By unique factorization in $\mathbb{Z}(\sqrt{-2})$, $y+\sqrt{-2}=u\alpha^3$ where $u$ is a unit.

Why does this step follow? Well, intuitively because $(y+\sqrt{-2})(y-\sqrt{-2})=x^3$ is perfect cube, and the factors $y+\sqrt{-2}$ and $y+\sqrt{-2}$ have no common divisors (other than $\pm 1$), so each factor must be a cube on its own (up to some unit). But how do we rigorously prove what I just said?

Thanks for your time.

Answer 1

Here's two slightly different ways to think about it that you might prefer, I'll write them out in full generality just because.

Suppose, in a unique factorisation domain $D$ we have the following equation:

$$x^n=ab$$ If $(a,b)=1$ (up to units) then both $a$ and $b$ are perfect $n^{th}$ powers multiplied by units.

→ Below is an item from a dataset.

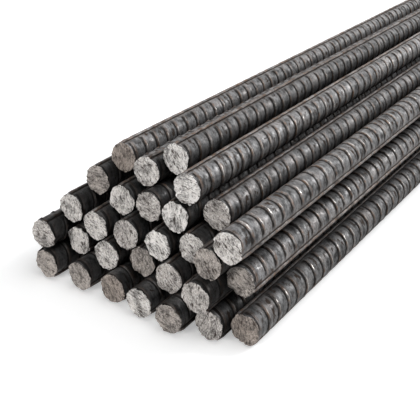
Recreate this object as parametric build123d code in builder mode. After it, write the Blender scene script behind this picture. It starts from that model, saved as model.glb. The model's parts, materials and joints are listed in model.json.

Method 1: We show by induction that if $p|a$, $p^k|a$ for any integer $k\leq n$. (From this the result is clear by writing out $a$ in terms of its irreducible factors and using that in a UFD all irreducibles are prime, or by iterating the process on $\frac{a}{p^n}$ and using the fact that $a$ has only finitely many prime factors.)

Suppose $p|a$. This gives the case $k=1$ so all that remains is the inductive step, so suppose now that $k\leq n$ and $p^{k-1} | a$. We already know that $p|x^n$, so $p$ divides $x$. Dividing both sides by $p^{k-1}$ gives:

$$\bigg(\frac{x}{p}\bigg)^{k-1}x^{n-k+1}=\frac{a}{p^{k-1}}b$$ $p |x^{n-k+1}$ so either $p|\frac{a}{p^{k-1}}$ or $p|b$. The latter is impossible, so we must have that $p|\frac{a}{p^{k-1}}$ i.e. $p^k |a$.

Method 2: We use unique factorisation to prove the statement directly. (Sorry for the mess of indices!)

As we are in a unique factorisation domain, we have: $$x=u_x x_1^{k_1}\dots x_{n_x}^{k_{n_x}}, a=u_a a_1^{l_1}\dots a_{n_a}^{l_{n_a}},b=u_b b_1^{m_1}\dots x_{n_b}^{m_{n_b}}$$ Where $u_x,u_a,u_b$ are all units, $x_i\not\sim x_j,a_i\not\sim a_j,b_i\not\sim b_j$ if $i\not=j$ and $a_i\not\sim b_j$ for any $i,j$ (as $a,b$ are coprime). Plugging this in gives:

$$u_x^n x_1^{nk_1}\dots x_{n_x}^{nk_{n_x}}=u_au_b a_1^{l_1}\dots a_{n_a}^{l_{n_a}} b_1^{m_1}\dots x_{n_b}^{m_{n_b}}$$ By uniqueness, it follows that $n_x=n_a+n_b$ and after re-arrangement and multiplication by units if necessary, $x_1=a_1,\dots ,x_{n_a}=a_{n_a},x_{n_a+1}=b_1,\dots x_{n_a+n_b}=b_{n_b}$ and also $nk_1=l_1,\dots,nk_{n_a}=l_{n_a},nk_{n_a+1}=m_1,\dots,nk_{n_a+n_b}=m_{n_b}$. The result should now be clear.

Answer 2

Thanks to the encouragement from Sanchez, I have found the answer (making it community wiki):

Suppose $p$ is any prime dividing $y+\sqrt{-2}$. Then, $p$ divides $x^3$, and since $p$ is prime, $p$ divides $x$. Thus,

$p^3$ divides $x^3=(y+\sqrt{-2})(y-\sqrt{-2})$ (*)

Now, $p$ divides $y+\sqrt{-2}$. Also, $y+\sqrt{-2}$ and $y-\sqrt{-2}$ are relatively prime. So, $p$ cannot divide $y-\sqrt{-2}$. Since $p$ is prime, $p$ must be relatively prime to $y-\sqrt{-2}$, and consequently, $p^3$ is relatively prime to $y-\sqrt{-2}$. Using (*), we get that $p^3$ divides $y+\sqrt{-2}$, and as a result $y+\sqrt{-2}$ is a cube (up to a unit), as desired.

Here I have used two facts concerning UFDs:

1) If $a$ is relatively prime to $b$, then $a^3$ is relatively prime to $b$.

2) If $a$ divides $bc$, and furthermore, $a$ is relatively prime to $b$, then $a$ must divide $c$.